Why attorney representation is critical right now
Courthouse-arrest litigation intersects removal defense, detention law, and federal-court remedies — areas that move fast and vary by circuit and local EOIR practice. A qualified immigration attorney can:
- Confirm whether the person falls within the class definition and geography.
- Decide whether to request remote appearance, continuance, or protective measures.
- Build a record that connects enforcement practices to prejudice in the case.
- Evaluate detention authority, bond eligibility, and custody strategy.
- Coordinate parallel federal-court and EOIR steps when appropriate.
Self-representation is especially risky when a missed hearing could trigger an in absentia order under INA § 240(b)(5).
Deadline (Hearing Attendance): Missing an EOIR hearing can result in an in absentia removal order. If you cannot attend, contact your lawyer immediately and document the reason.
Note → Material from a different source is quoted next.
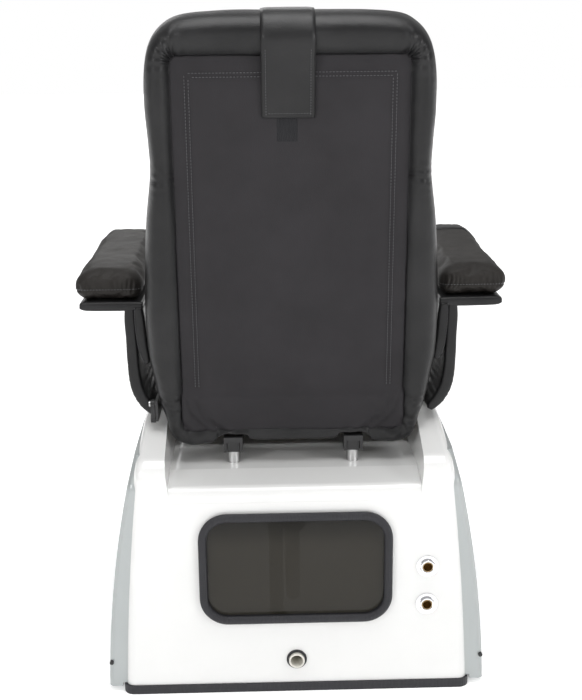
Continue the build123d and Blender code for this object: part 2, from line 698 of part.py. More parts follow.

Government resources (official)
- EOIR information and immigration court updates: EOIR information and immigration court updates
- USCIS case and policy information (for related benefits filings): USCIS case and policy information
⚖️ Legal Disclaimer: This article provides general information about immigration law and is not legal advice. Immigration cases are highly fact-specific, and laws vary by jurisdiction. Consult a qualified immigration attorney for advice about your specific situation.
Resources:
– AILA Lawyer Referral
Federal Judge P. Casey Pitts blocked a 2025 policy allowing ICE arrests at immigration courts in Northern and Central California. The court found the policy likely illegal under the APA for ignoring evidence that it deterred people from attending hearings. This stay allows non-detained individuals in the San Francisco area to attend court with reduced risk of arrest, though it is temporary and subject to appeal.